In conclusion, it is the Court's judgment that disclosure of these private facts and the identity of Mike Virgil are privileged as newsworthy under the First Amendment. Despite the fact that newsworthiness is an issue dependent on the present state of community mores and, therefore, particularly suitable for jury determination, reasonable minds could not differ on this conclusion and Time is entitled to summary judgment.

IT IS SO ORDERED.

NOTES

[1] The article on which plaintiff's complaint is based was published February 22, 1971 and this Court's opinion denying summary judgment was filed September 8, 1972.
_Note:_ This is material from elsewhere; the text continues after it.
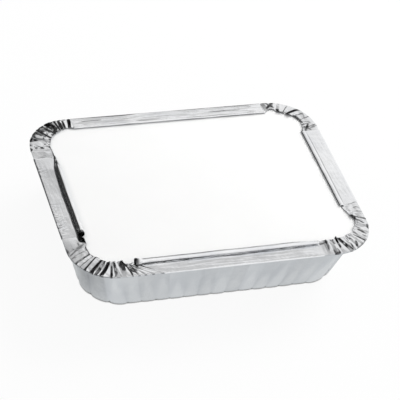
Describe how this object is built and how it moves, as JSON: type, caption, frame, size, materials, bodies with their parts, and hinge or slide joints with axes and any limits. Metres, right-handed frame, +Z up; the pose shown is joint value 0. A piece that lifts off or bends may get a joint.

[2] This is not to say that by engaging in an activity of legitimate public interest, one's entire private life and past history become fair game for news media exploitation. Every person is in large part the sum of their life experiences, and in that sense each and every preceding experience is related to those which come after. But in finding that the facts in this case were revealed in a "legitimate journalistic attempt to explain Mike Virgil's extremely daring and dangerous style of bodysurfing" the Court is concluding that there is a rational and at least arguably close relationship between the facts revealed and the activity to be explained. This opinion should not be read as in any way endorsing no-holes-barred rummaging by the media through the private lives of persons engaged in activities of public interest under the pretense of elucidating that activity or the person's participation in it.